AIM OF THE TASK: Report back each line of the records that contains the string "follow".

— START OF DATASET CONTENT —

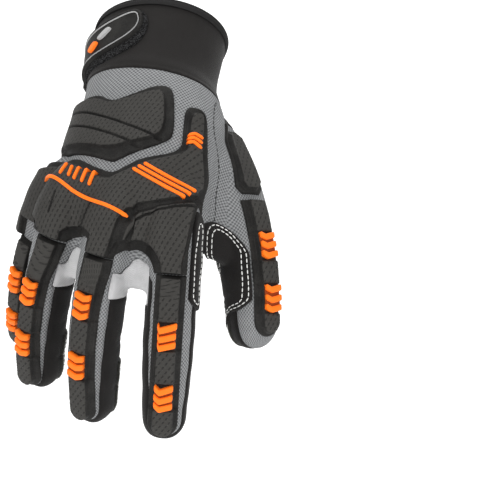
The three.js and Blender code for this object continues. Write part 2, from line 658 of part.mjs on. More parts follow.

— END OF DATASET CONTENT —
— START OF DATASET CONTENT —

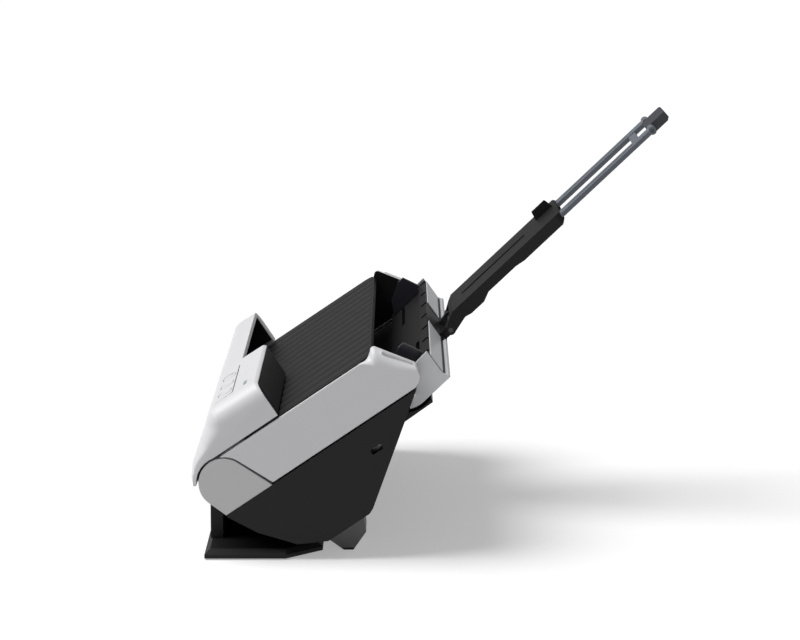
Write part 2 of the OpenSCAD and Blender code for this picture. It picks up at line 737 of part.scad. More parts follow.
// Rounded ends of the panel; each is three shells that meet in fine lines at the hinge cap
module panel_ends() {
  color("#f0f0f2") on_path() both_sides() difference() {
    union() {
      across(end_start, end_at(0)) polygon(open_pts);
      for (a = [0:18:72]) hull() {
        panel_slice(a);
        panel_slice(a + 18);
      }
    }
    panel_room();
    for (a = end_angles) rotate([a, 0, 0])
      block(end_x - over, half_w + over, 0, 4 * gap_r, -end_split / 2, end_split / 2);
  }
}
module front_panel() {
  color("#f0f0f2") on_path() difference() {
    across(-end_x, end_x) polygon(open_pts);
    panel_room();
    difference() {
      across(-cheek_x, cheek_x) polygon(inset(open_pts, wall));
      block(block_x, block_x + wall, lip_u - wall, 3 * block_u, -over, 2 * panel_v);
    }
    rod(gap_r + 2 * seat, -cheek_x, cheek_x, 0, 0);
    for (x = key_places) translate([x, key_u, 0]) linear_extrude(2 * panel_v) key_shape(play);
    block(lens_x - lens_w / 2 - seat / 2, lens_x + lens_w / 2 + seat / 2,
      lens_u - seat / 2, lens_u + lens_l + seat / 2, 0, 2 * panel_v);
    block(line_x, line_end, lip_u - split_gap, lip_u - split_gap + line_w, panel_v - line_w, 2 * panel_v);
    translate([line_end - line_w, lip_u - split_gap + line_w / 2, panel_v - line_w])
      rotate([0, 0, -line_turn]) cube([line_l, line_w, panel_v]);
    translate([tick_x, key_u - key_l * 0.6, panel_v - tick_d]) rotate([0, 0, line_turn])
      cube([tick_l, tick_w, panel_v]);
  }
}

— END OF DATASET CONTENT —

ANSWER TO THIS EXERCISE:
The three.js and Blender code for this object continues. Write part 2, from line 658 of part.mjs on. More parts follow.
Write part 2 of the OpenSCAD and Blender code for this picture. It picks up at line 737 of part.scad. More parts follow.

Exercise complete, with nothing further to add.